Indeed, the Al Khithyar (old man), as Arafat is called by many close to him, is the symbol of the Palestinian struggle. But he finds himself between a rock and a hard place.
On the one hand is his conviction that a peace accord could be worked out with the Israelis with international backing. On the other is the rejectionist camp led by groups like Hamas and Islamic Jihad as well as some of the PLO component factions.
Obviously, Israel had hoped that it could use Arafat and the PNA to crack down on Palestinians who reject the Israeli version of peace and then pressure the Palestinian leadership into accepting its terms.
Now that it is abundantly clear that Israel could not hope to use Arafat as its policeman, Sharon is considering alternatives.
Arafat had been trying to strike a balance between the two, but has alienated his own people in the bargain. While he remains the symbol of the Palestinian struggle, his ability to muster the Palestinian ranks behind him has been put to question, if only by Israeli actions that have systematically eroded the Palestinian belief that he could strike a hard but successful bargain with Israel in favour of the Palestinian territorial and political rights.
But Israel will be risking a bloodbath in Palestine if it tries to "take out" Arafat with the hope that it would be easier to strike a deal with his successor.
But Arafat is finding the situation the biggest challenge in his life.

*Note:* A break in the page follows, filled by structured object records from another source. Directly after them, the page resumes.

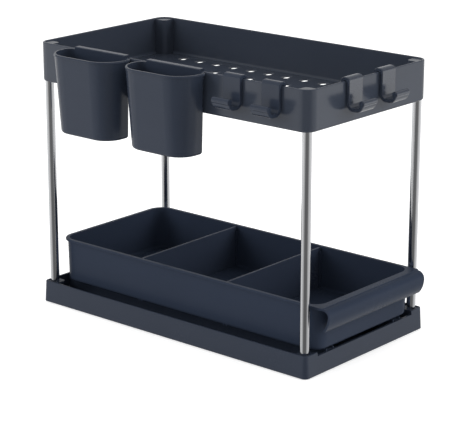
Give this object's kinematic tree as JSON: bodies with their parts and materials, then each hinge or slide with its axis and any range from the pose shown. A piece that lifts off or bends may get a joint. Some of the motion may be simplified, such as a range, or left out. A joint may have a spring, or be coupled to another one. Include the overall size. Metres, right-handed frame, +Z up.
{
  "type": "under sink organizer",
  "caption": "Two-tier under sink organizer: a drained upper tray on chromed tube posts over a base with a pull-out divided drawer, hanging cups and hang-on hooks.",
  "frame": {"origin": "centre of the whole organizer's bounding box, on the plane of the feet", "axes": "+X along the organizer towards the drawer's handle, +Y across it away from the cups, +Z up"},
  "size_m": [0.4255, 0.2602, 0.3222],
  "materials": {
    "charcoal_plastic": "fine satin texture, dark blue-grey",
    "polished_tube": "polished chrome plate on steel tube",
    "plug_plastic": "plain moulded",
    "foot_rubber": "matt",
    "zinc_steel": "zinc plated"
  },
  "bodies": {
    "frame": {"base_tray": "charcoal_plastic", "upper_tray": "charcoal_plastic", "post_front_left": "polished_tube", "foot_plug_front_left": "plug_plastic", "head_plug_front_left": "plug_plastic", "foot_pad_front_left": "foot_rubber", "post_front_right": "polished_tube", "foot_plug_front_right": "plug_plastic", "head_plug_front_right": "plug_plastic", "foot_pad_front_right": "foot_rubber", "post_rear_left": "polished_tube", "foot_plug_rear_left": "plug_plastic", "head_plug_rear_left": "plug_plastic", "foot_pad_rear_left": "foot_rubber", "post_rear_right": "polished_tube", "foot_plug_rear_right": "plug_plastic", "head_plug_rear_right": "plug_plastic", "foot_pad_rear_right": "foot_rubber", "post_screws": "zinc_steel"},
    "drawer": {"drawer": "charcoal_plastic"},
    "divider_rear": {"divider_rear": "charcoal_plastic"},
    "divider_front": {"divider_front": "charcoal_plastic"},
    "cup_rear": {"cup_rear": "charcoal_plastic"},
    "cup_front": {"cup_front": "charcoal_plastic"},
    "side_hook_rear": {"side_hook_rear": "charcoal_plastic"},
    "side_hook_front": {"side_hook_front": "charcoal_plastic"},
    "front_hook_left": {"front_hook_left": "charcoal_plastic"},
    "front_hook_right": {"front_hook_right": "charcoal_plastic"}
  },
  "joints": [
    {"name": "drawer_slide", "type": "slide", "parent": "frame", "child": "drawer", "axis": [1, 0, 0], "range_m": [0, 0.26]},
    {"name": "divider_rear_lift", "type": "slide", "parent": "drawer", "child": "divider_rear", "axis": [0, 0, 1], "range_m": [0, 0.055]},
    {"name": "divider_front_lift", "type": "slide", "parent": "drawer", "child": "divider_front", "axis": [0, 0, 1], "range_m": [0, 0.055]},
    {"name": "cup_rear_lift", "type": "slide", "parent": "frame", "child": "cup_rear", "axis": [0, 0, 1], "range_m": [0, 0.02]},
    {"name": "cup_front_lift", "type": "slide", "parent": "frame", "child": "cup_front", "axis": [0, 0, 1], "range_m": [0, 0.02]},
    {"name": "side_hook_rear_lift", "type": "slide", "parent": "frame", "child": "side_hook_rear", "axis": [0, 0, 1], "range_m": [0, 0.016]},
    {"name": "side_hook_front_lift", "type": "slide", "parent": "frame", "child": "side_hook_front", "axis": [0, 0, 1], "range_m": [0, 0.016]},
    {"name": "front_hook_left_lift", "type": "slide", "parent": "frame", "child": "front_hook_left", "axis": [0, 0, 1], "range_m": [0, 0.016]},
    {"name": "front_hook_right_lift", "type": "slide", "parent": "frame", "child": "front_hook_right", "axis": [0, 0, 1], "range_m": [0, 0.016]}
  ]
}
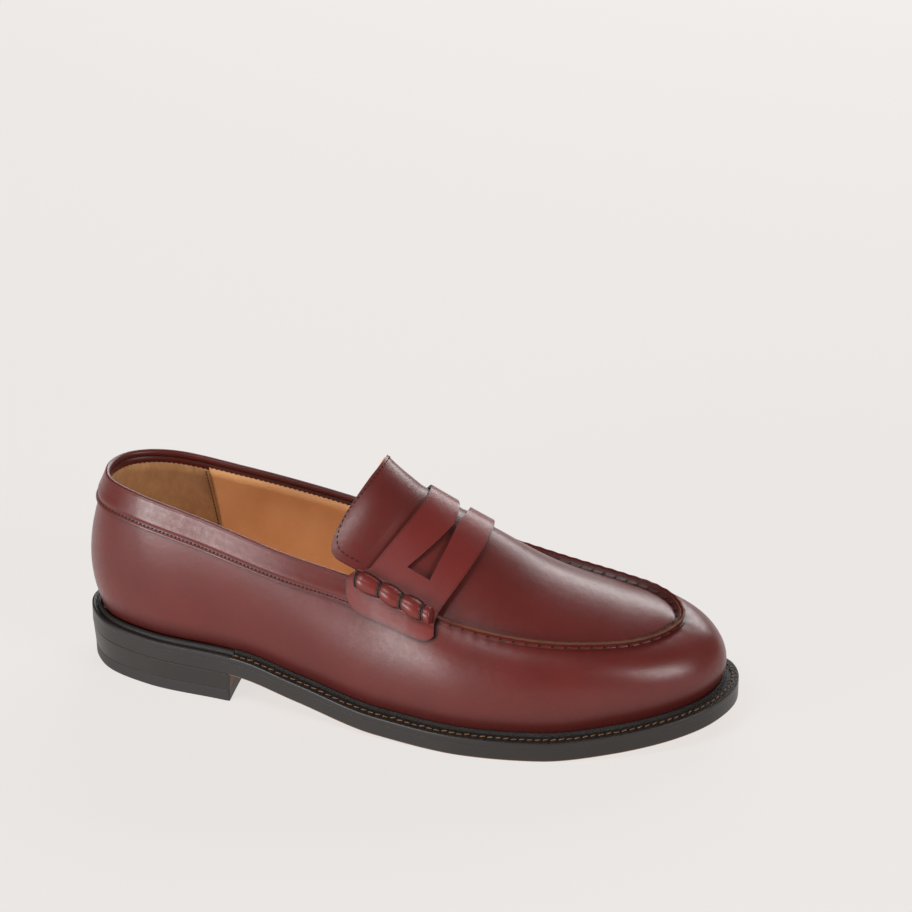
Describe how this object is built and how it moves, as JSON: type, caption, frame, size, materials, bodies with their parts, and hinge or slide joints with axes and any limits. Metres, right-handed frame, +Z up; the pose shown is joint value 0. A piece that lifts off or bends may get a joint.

Wednesday's suicide blast, which killed at least eight Israelis, has shot tension to its heighest-ever peak in Palestine. The Israeli options are clear: Sharon could not be expected to see the situation with logic and reason and comprehend that the first step in containing such actions is a clear-cut declaration that he is willing to accept the Palestinian rights as the basis for peace. For him, accepting that would not only be politically unpardonable but also a "humiliating" compromise in his "tough posture" and rejection of "negotiations under fire."
But it only means one thing: Sharon is politically immatured to see realities as realities and lacks the pragmatism to accept the "peace of the brave."